IX.—After the Deportations

IX.—After the Deportations.

For a long period after the Waitemata had sailed, only the merest scraps of information concerning the "shanghaied" men filtered through. It was a time of terrible anxiety and suspense for the mothers and other relatives. Then letters began to come through, most of them from soldiers, and many of them sent surreptitiously, and from these we began to learn in shreds and patches of how the deported men were faring. Garth Ballantyne wrote his mother when nearing Capetown, and this letter brought the first definite news of experiences of the C.O's. up to that stage. Later still came messages from Britain, telling of the almost unbelievable cruelties to which they had been subjected while on the way from Capetown to Plymouth and the equally abominable cruelties inflicted on them while in Sling Camp.

We learned that our Religious and Socialist friends in Britain (who wished to advise the New Zealand C.O's. as to their legal position and rights under English law), had been refused permission to see them, and had been told that "New Zealanders in England are under active service conditions, and are subject to military law." Which meant that the New Zealand military authorities were adopting a different attitude towards the C.O's. from New Zealand than the British military authorities were adopting towards British Objectors. Several deputations waited upon the High Commissioner, at which Brigadier-General Richardson was present; and the reports seem to indicate that the High Commissioner was not permitted to have much voice in the matter. "General Richardson refused point blank to allow any communication with the Objectors by representatives of sympathetic organisations in Great Britain." The civil authority was made to subserve the military authority, and all the time our New Zealand militarists were gibing at the ultra-militarism of Germany, Of course, it is fair to assume that General Richardson had his instructions.

In the meantime, the feeling of resentment against the action of the Government in connection with the deportations was gathering strength. Immediately following the deportations, huge meetings were held in Wellington and other centres, and in nearly every case practically unanimous protests were recorded and demands made for the return of the deported men. The Trade Unions carried innumer-page 32able resolutions, the Labour Party branches and Socialist organisations took a similar course, the Women's Leagues, Councils, and Institutes poured in their protests. The C.O. became a topical subject.

The prime Minister threatened that every man not exempted by the Boards would be sent away. But, in spite of this attitude on the part of Mr. Massey there was a general idea abroad that the National Government had received a severe reprimand from the Imperial Government for its trouble in deporting the fourteen. On November 21, 1917, it was stated by the Wellington "Dominion"—the principal Government organ—that "the Imperial authorities have no wish to be troubled with men who will not fight," and that the policy of forcing objectors aboard transports had "now been abandoned in favour of imprisonment." This statement strengthened the belief that the Government had been rapped over the knuckles. It must have been felt, however, that the "Dominion" had been guilty of an indiscretion, for a little later a Southern paper (in an evidently inspired report) announced that all the Conscientious Objectors In jail would-have to go the same way as the preliminary draft." In reply to this announcement, I expressed the opinion in print that all that was best in the industrial and political life of New Zealand would indignantly repudiate even the suggestion that any such policy should be pursued.

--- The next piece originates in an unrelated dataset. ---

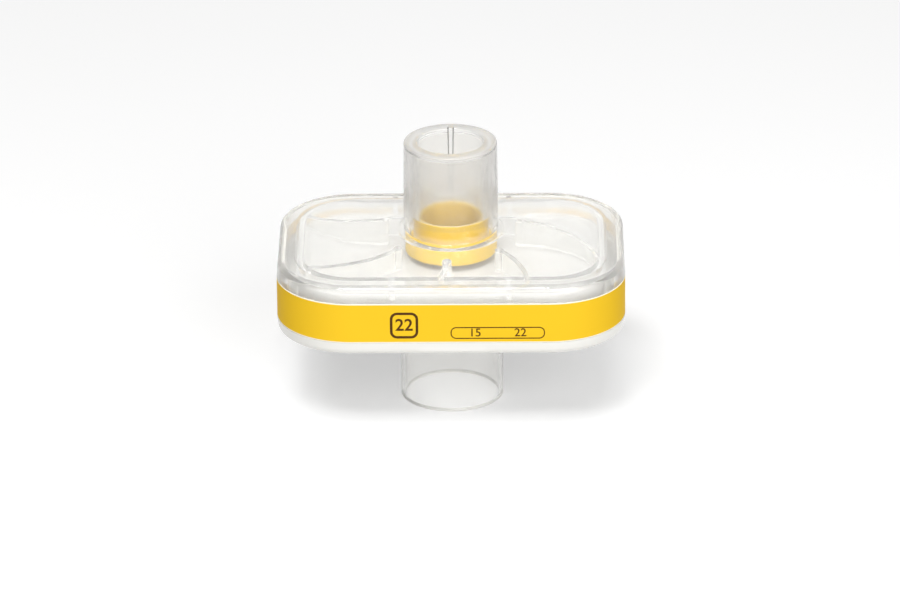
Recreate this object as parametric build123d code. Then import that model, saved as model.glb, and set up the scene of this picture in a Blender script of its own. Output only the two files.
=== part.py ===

The February official statement of Sir James Allen contained the following paragraph: "Statements have been made in the press that it is not intended to despatch abroad any more of the soldiers who have been punished for refusing to obey orders. These statements have been made without foundation, and no such decision had been reached." The manner in which this paragraph is worded suggests a heavy camouflage. It had never been stated by anybody that "soldiers who had been punished for refusing to obey orders" would not be sent abroad. The statement was that Conscientious Objectors who refused to be soldiers would not be sent abroad; and this proved to be correct. Sir James's statement could be read in two ways. However, the Government did not dare to send any more C.O's. away. If any further attempt had been made in that direction, it is certain that a very serious situation would have arisen in New Zealand. Besides, it is now clear that the Imperial authorities did not want C.O's. from here; they had quite enough of their own; and it is just possible that, when some day the correspondence becomes available, it will reveal the measure of the National Government's humiliation.